Blockchain technology has emerged as a revolutionary force, promising to reshape industries and redefine trust in the digital age. Despite its complexity, understanding the fundamentals of the blockchain ecosystem is essential for anyone looking to grasp its potential and implications. This guide aims to simplify the core concepts and components of blockchain.

What is Blockchain?

According to Onchain, blockchain is a distributed ledger technology (DLT) that records transactions across multiple computers in a way that ensures the security, transparency, and immutability of data. Unlike traditional databases managed by a central authority, a blockchain is decentralized, with data stored in blocks that are linked (or chained) together. Each block contains a list of transactions, a timestamp, and a cryptographic hash of the previous block, ensuring that once data is recorded, it cannot be altered retroactively.

Key Components of Blockchain

1. Blocks: These are the data structures that hold transaction information. Each block contains a header and a body. The header includes metadata such as the block’s hash, the previous block’s hash, and a timestamp. The body contains the actual transaction data.

2. Nodes: Nodes are individual computers that participate in the blockchain network.

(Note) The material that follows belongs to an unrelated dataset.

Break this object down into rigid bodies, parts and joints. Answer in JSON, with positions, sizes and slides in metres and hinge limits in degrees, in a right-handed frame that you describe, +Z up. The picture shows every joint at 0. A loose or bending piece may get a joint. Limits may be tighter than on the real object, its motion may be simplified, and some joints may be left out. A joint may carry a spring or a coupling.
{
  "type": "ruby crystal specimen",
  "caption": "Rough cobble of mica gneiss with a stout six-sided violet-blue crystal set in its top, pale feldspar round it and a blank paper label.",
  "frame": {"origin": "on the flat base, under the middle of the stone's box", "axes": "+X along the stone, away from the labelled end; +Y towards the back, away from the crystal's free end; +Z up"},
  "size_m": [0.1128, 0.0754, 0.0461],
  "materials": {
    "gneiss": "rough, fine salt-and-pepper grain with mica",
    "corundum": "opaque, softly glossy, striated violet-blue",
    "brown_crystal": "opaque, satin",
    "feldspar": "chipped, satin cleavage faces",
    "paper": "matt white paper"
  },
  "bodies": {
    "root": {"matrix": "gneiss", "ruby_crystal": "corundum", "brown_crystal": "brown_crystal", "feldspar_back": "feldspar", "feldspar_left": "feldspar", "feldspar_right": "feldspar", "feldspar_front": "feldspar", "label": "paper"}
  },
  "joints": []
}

They maintain copies of the blockchain and validate transactions. There are different types of nodes, such as full nodes, which store the entire blockchain, and lightweight nodes, which store only a subset of the blockchain.

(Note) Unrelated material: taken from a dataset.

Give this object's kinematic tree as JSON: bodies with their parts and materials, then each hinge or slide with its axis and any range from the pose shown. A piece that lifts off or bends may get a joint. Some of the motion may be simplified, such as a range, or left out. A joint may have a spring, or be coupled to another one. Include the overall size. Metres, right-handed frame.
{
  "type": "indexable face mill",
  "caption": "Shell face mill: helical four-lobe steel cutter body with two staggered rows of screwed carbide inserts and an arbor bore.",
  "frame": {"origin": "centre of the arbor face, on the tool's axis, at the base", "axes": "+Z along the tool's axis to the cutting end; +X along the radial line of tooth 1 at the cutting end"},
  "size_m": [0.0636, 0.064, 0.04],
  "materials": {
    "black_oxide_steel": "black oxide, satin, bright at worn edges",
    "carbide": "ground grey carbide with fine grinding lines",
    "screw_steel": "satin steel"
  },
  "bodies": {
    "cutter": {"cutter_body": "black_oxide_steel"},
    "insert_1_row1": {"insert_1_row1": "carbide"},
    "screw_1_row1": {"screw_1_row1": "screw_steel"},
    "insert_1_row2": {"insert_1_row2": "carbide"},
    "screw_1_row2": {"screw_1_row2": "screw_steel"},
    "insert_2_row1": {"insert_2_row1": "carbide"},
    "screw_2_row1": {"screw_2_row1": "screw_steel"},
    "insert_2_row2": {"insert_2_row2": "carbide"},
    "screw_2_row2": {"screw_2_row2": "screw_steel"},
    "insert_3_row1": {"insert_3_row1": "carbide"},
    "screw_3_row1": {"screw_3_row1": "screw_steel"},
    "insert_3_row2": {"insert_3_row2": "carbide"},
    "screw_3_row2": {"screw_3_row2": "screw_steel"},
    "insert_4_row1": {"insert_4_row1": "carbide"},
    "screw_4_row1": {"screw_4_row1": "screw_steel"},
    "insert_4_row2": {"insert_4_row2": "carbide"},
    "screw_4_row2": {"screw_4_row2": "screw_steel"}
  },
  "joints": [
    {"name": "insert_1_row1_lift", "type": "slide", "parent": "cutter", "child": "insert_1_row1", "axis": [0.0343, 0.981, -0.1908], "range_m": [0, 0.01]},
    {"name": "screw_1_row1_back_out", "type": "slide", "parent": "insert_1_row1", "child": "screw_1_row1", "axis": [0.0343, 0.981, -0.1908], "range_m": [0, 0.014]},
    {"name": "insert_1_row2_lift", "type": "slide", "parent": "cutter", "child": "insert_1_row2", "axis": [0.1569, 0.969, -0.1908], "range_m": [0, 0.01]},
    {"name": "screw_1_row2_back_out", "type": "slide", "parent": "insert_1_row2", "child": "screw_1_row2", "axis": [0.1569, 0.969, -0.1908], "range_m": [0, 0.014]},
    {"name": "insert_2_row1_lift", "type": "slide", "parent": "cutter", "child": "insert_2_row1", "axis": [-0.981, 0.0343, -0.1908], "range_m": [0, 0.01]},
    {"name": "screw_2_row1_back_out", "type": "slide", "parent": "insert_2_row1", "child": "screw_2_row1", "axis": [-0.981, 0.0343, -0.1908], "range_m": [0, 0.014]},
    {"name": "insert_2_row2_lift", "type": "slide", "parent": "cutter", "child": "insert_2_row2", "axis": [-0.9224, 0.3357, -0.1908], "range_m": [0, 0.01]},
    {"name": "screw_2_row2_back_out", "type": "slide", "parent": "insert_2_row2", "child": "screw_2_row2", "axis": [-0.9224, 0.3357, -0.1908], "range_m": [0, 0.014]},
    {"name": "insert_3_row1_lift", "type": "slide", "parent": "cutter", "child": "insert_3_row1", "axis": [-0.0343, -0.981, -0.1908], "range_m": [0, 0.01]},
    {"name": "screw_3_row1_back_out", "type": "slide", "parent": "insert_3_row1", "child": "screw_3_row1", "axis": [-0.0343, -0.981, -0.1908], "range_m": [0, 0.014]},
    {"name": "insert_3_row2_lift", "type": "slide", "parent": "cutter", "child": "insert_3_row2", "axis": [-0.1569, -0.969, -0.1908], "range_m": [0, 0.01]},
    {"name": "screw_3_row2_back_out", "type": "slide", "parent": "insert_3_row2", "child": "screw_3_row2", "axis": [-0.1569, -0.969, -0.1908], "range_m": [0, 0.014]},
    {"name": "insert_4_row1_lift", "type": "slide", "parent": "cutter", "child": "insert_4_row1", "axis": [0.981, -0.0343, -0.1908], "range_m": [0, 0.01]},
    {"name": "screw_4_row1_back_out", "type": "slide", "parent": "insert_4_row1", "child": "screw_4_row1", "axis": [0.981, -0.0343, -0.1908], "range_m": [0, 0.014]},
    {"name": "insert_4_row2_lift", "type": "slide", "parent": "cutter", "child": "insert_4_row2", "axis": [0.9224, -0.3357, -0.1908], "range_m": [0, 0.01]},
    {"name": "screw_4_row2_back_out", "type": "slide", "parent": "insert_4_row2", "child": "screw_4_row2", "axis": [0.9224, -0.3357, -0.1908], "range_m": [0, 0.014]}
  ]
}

3. Consensus Mechanisms: These are protocols used to achieve agreement on the blockchain. The most common mechanisms are Proof of Work (PoW) and Proof of Stake (PoS). PoW, used by Bitcoin, requires nodes to solve complex mathematical puzzles to add new blocks, while PoS, used by Ethereum 2.0, allows nodes to create new blocks based on the number of coins they hold and are willing to “stake” as collateral.

4. Smart Contracts: These are self-executing contracts with the terms of the agreement directly written into code. Smart contracts run on the blockchain, ensuring that once predefined conditions are met, the contract executes automatically, reducing the need for intermediaries.

5. Cryptographic Hash Functions: These algorithms take an input (or ‘message’) and return a fixed-size string of bytes. The output is unique to each input, providing security by ensuring that any change to the input results in a completely different output.

Benefits of Blockchain

1. Transparency: Every transaction is recorded on a public ledger, making it transparent and traceable.

2. Security: Blockchain’s decentralized nature and cryptographic principles make it highly secure against fraud and hacking.

3. Efficiency: Blockchain can streamline processes by eliminating intermediaries and reducing transaction times and costs.

Challenges and Future Directions

Challenges and Future Directions

Despite its potential, blockchain faces challenges such as scalability, energy consumption (especially with PoW systems), and regulatory uncertainty. However, ongoing research and development aim to address these issues. For instance, the shift from PoW to PoS in Ethereum aims to reduce energy consumption and increase scalability.

The future of blockchain holds immense possibilities, from decentralized finance (DeFi) to supply chain management, voting systems, and digital identity verification. As the technology matures, it is likely to become an integral part of our digital infrastructure, driving innovation and trust in various sectors.


Understanding the blockchain ecosystem is crucial in today’s digital era. By grasping its essential components and benefits, you can appreciate its potential to revolutionize industries and enhance security and transparency. As blockchain technology continues to evolve, staying informed will help you navigate and leverage this transformative technology effectively.